I consider Waylon Bailey's NAC on these books to be a little more balanced in its approach, even if I like Robertson's theological emphasis. Bailey also has a chance to interact more fully with scholarship that appeared after Robertson's commentary was already published. Still, I think Robertson deserves a place on the list of the best few commentaries on these books for those who seek to teach them in a Christian setting. Unfortunately, Eerdmans is planning to replace a replacement volume in this series on these three prophets by Thomas Renz (who for all I know will produce an absolutely excellent commentary, but it's at Robertson's expense, which is the only reason I consider it unfortunate; no slight is meant for Renz). It may be several years off, but if you want to purchase Robertson's commentary you might want to do so before Renz's commentary comes out and Robertson's gets discontinued.

4 Comments

I'm curious, why exactly would you "welcome" the translation "faith" over "faithfulness" in Hab 2? This seems like a linguistic and contextual question rather than a theological one, so I'm just wondering why you would prefer the "faith" reading?

I suppose I would maintain that the very distinction between faith and faithfulness which we wrangle over would be entirely foreign to either OT or NT authors. In any event, when this verse is quoted in Hebrews it is immediately followed by "and if he shrinks back, I will not be pleased with him". This would tend to emphasize a sense of steadfastness by contrast.

I'm not sure I welcome the translation. I'm talking about the theological discussion that Robertson has regarding the theological implications of the statement in its overall covenant context. I'm not talking about how it ought to be rendered in an English translation.
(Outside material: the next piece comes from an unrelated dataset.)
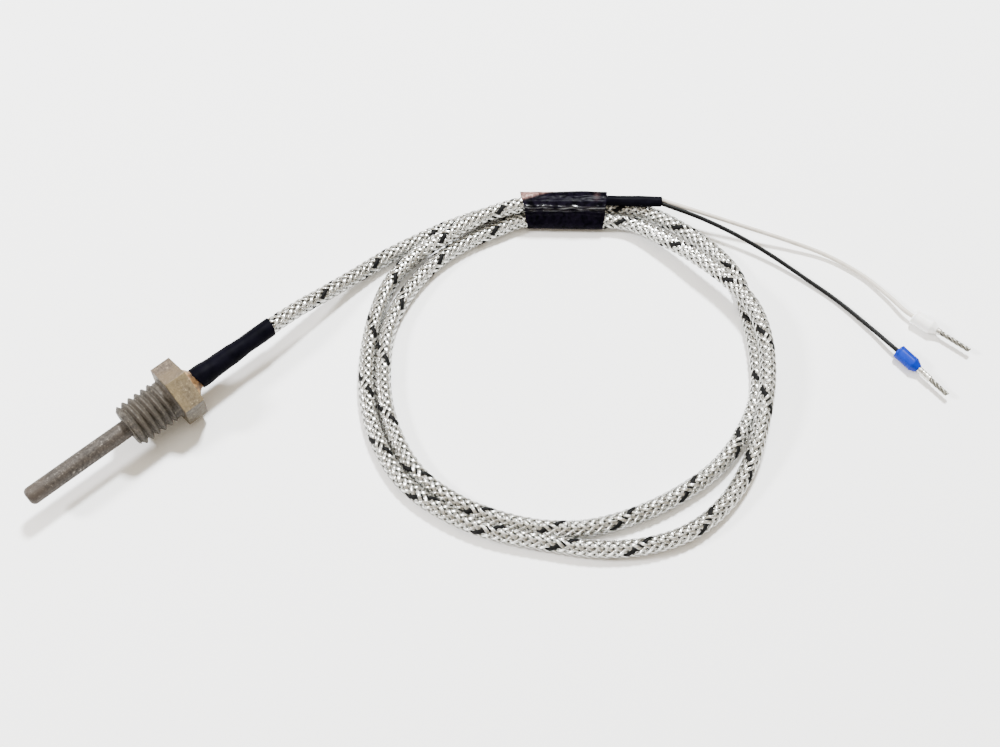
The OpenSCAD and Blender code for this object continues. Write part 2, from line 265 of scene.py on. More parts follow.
class Surface:
    """A Principled material being built. Most methods add a node and give its output."""

    def __init__(self, name):
        self.material = bpy.data.materials.new(name)
        self.material.use_nodes = True
        self.nodes = self.material.node_tree.nodes
        self.links = self.material.node_tree.links
        self.shader = next(n for n in self.nodes if n.type == "BSDF_PRINCIPLED")
        self.where = self.nodes.new("ShaderNodeTexCoord").outputs["Object"]

    def plug(self, socket, value):
        """Links a socket to an output, or sets it to a number, a colour or a vector."""
        if isinstance(value, bpy.types.NodeSocket):
            self.links.new(value, socket)
        elif socket.type == "RGBA":
            socket.default_value = (*value, 1)
        else:
            socket.default_value = value

    def feed(self, name, value):
        """Gives one of the shader's inputs a value or an output."""
        self.plug(self.shader.inputs[name], value)

    def grain(self, scale, detail=4, roughness=0.55, distortion=0):
        """Noise from 0 to 1 in object space."""
        node = self.nodes.new("ShaderNodeTexNoise")
        self.plug(node.inputs["Vector"], self.where)
        self.plug(node.inputs["Scale"], scale)
        self.plug(node.inputs["Detail"], detail)
        self.plug(node.inputs["Roughness"], roughness)
        self.plug(node.inputs["Distortion"], distortion)
        return node.outputs["Fac"]

    def attribute(self, name, output="Fac"):
        node = self.nodes.new("ShaderNodeAttribute")
        node.attribute_name = name
        return node.outputs[output]

    def ramp(self, source, stops):
        """Turns numbers into colours. Each stop is a place and an (r, g, b) or a grey number."""
        node = self.nodes.new("ShaderNodeValToRGB")
        elements = node.color_ramp.elements
        while len(elements) < len(stops):
            elements.new(0.5)
        for element, (place, colour) in zip(elements, stops):
            element.position = place
            element.color = (*colour, 1) if isinstance(colour, tuple) else (colour, colour, colour, 1)
        self.plug(node.inputs["Fac"], source)
        return node.outputs["Color"]

    def mix(self, factor, first, second, blend="MIX"):
        node = self.nodes.new("ShaderNodeMix")
        node.data_type = "RGBA"
        node.blend_type = blend
        self.plug(node.inputs["Factor"], factor)
        self.plug(node.inputs["A"], first)
        self.plug(node.inputs["B"], second)
        return node.outputs["Result"]

    def waves(self, source, count):
        """A sine that goes round count times while source goes from 0 to 1."""
        angle = self.nodes.new("ShaderNodeMath")
        angle.operation = "MULTIPLY"
        self.plug(angle.inputs[0], source)
        self.plug(angle.inputs[1], 2 * math.pi * count)
        sine = self.nodes.new("ShaderNodeMath")
        sine.operation = "SINE"
        self.plug(sine.inputs[0], angle.outputs[0])
        return sine.outputs[0]

    def bump(self, height, strength, depth_mm):
        """Roughens the shader's normal."""
        node = self.nodes.new("ShaderNodeBump")
        self.plug(node.inputs["Strength"], strength)
        self.plug(node.inputs["Distance"], depth_mm * MM)
        self.plug(node.inputs["Height"], height)
        self.feed("Normal", node.outputs["Normal"])


# ---------------------------------------------------------------- materials

WIRES_PER_BAND = 3


def braid_metal():
    """Bright fine wires laid side by side in each band of the braid."""
    look = Surface("braid_metal")
    tone = look.grain(1500, 4, 0.7)
    look.feed("Base Color", look.ramp(tone, [
        (0.28, (0.27, 0.27, 0.25)), (0.48, (0.54, 0.54, 0.515)), (0.7, (0.92, 0.92, 0.90))]))
    look.feed("Metallic", 0.95)
    look.feed("Roughness", look.ramp(tone, [(0.3, 0.16), (0.8, 0.34)]))
    look.bump(look.waves(look.attribute("pattern"), WIRES_PER_BAND), 0.5, 0.04)
    return look.material


def tracer_yarn():
    look = Surface("tracer_yarn")
    fibres = look.grain(2500, 3)
    look.feed("Base Color", look.ramp(fibres, [(0.3, 0.0015), (0.8, 0.007)]))
    look.feed("Roughness", 0.6)
    look.feed("Specular IOR Level", 0.08)
    look.bump(fibres, 0.4, 0.05)
    return look.material


def dark_core():
    look = Surface("braid_core")
    fibres = look.grain(1200, 3)
    look.feed("Base Color", look.ramp(fibres, [
        (0.3, (0.05, 0.05, 0.043)), (0.8, (0.16, 0.16, 0.145))]))
    look.feed("Roughness", 0.7)
    return look.material


def heat_shrink():
    """Matt black sleeve, very slightly blue."""
    look = Surface("heat_shrink_black")
    mottle = look.grain(450, 5)
    look.feed("Base Color", look.ramp(mottle, [
        (0.3, (0.001, 0.001, 0.002)), (0.75, (0.003, 0.0027, 0.0055))]))
    look.feed("Roughness", look.ramp(mottle, [(0.3, 0.42), (0.75, 0.58)]))
    look.feed("Specular IOR Level", 0.015)
    look.bump(look.grain(3200, 4), 0.2, 0.03)
    return look.material


def film_tape():
    """Black film with small wrinkles. The attribute "sheen" marks where it shines, and a second
    attribute marks a pinkish-brown reflection painted into its colour."""
    look = Surface("film_tape_black")
    crinkle = look.grain(900, 3, distortion=1.2)
    black_film = look.ramp(crinkle, [(0.35, (0.0006, 0.0006, 0.0012)), (0.65, (0.004, 0.003, 0.007))])
    reflection_pink = look.ramp(crinkle, [
        (0.35, (0.05, 0.024, 0.022)), (0.6, (0.27, 0.16, 0.14)), (0.7, (0.55, 0.42, 0.39))])
    # Painted reflection: pinkish brown mixed into the black where the attribute is set
    look.feed("Base Color", look.mix(look.attribute("painted_reflection"), black_film, reflection_pink))
    look.feed("Roughness", look.ramp(crinkle, [(0.3, 0.20), (0.8, 0.30)]))
    gloss = look.ramp(look.attribute("sheen"), [(0, 0.008), (0.15, 0.03), (1, 0.8)])
    look.feed("Specular IOR Level", gloss)
    look.bump(crinkle, 0.12, 0.08)
    return look.material


def grainy_steel(name, tones, warm, metallic, gloss, grain=1500, tint=None):
    """Dull blasted and oxidised steel. tones are its dark, light and glinting grains, warm is
    the colour of its blotches, gloss its least and most roughness, and tint names a colour
    attribute that it is multiplied by."""
    look = Surface(name)
    speck = look.grain(grain, 5, 0.7)
    blotch = look.ramp(look.grain(240, 4), [(0.42, 0), (0.64, 0.75)])
    colour = look.mix(blotch, look.ramp(speck, list(zip((0.36, 0.6, 0.7), tones))), warm)
    if tint:
        colour = look.mix(1, colour, look.attribute(tint, "Color"), "MULTIPLY")
    look.feed("Base Color", colour)
    look.feed("Metallic", metallic)
    look.feed("Roughness", look.ramp(speck, [(0.35, gloss[1]), (0.68, gloss[0])]))
    look.bump(speck, 0.6, 0.08)
    return look.material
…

My own view is that Habakkuk includes both meanings but that the faithfulness meaning is slightly more emphasized in Habakkuk and the faith meaning much more highly emphasized in Paul. The fact that both meanings are part of the word makes it difficult to determine how to render it, and the fact that Paul is referring to Habakkuk when he is clearly talking about belief (he uses the verb for belief, for example, in Galatians 2) while the more obvious rendering in Habakkuk's context would be "faithfulness", makes translation tricky. The ideal translation would make the connection between the passages while emphasizing the more emphasized point in each. That's not easy and is perhaps impossible in English.

But what I liked about Robertson is that he did include a defense of justification by faith in Habakkuk 2, because I think that is there. What I didn't like is that he didn't make it very clear that faith and faithfulness are two sides of the same coin, something Jesus also links when he says to repent and believe. Peter Craigie's very brief commentary on the minor prophets brings that out very nicely. I've been wanting to put together a post on that for a while now and haven't gotten around to it. Maybe this will remind me to do it.

I see. We just finished Habakkuk in our small group and moved on to Zephaniah this past week, so those books are fresh in my mind. The only source I've been looking at has been Donald Gowan's Theology of the Prophetic Books, which I've found very useful and informative.

Gowan is not particularly interested in discussions of NT theology in the book, which is alright by me. I figure one should try to understand the OT books on their own merits, so to speak, before attempting to figure out how they relate to NT issues.

I would think that keeping a pauline doctrine or specific NT texts in the front of one's mind when reading an OT text would tend to be something of a distraction. Not saying Robertson is doing that (since I haven't read it), but just a thought I had.

That's not what he's doing. He's more trying to defend Paul's use of Habakkuk as not taking it out of context, as some have claimed.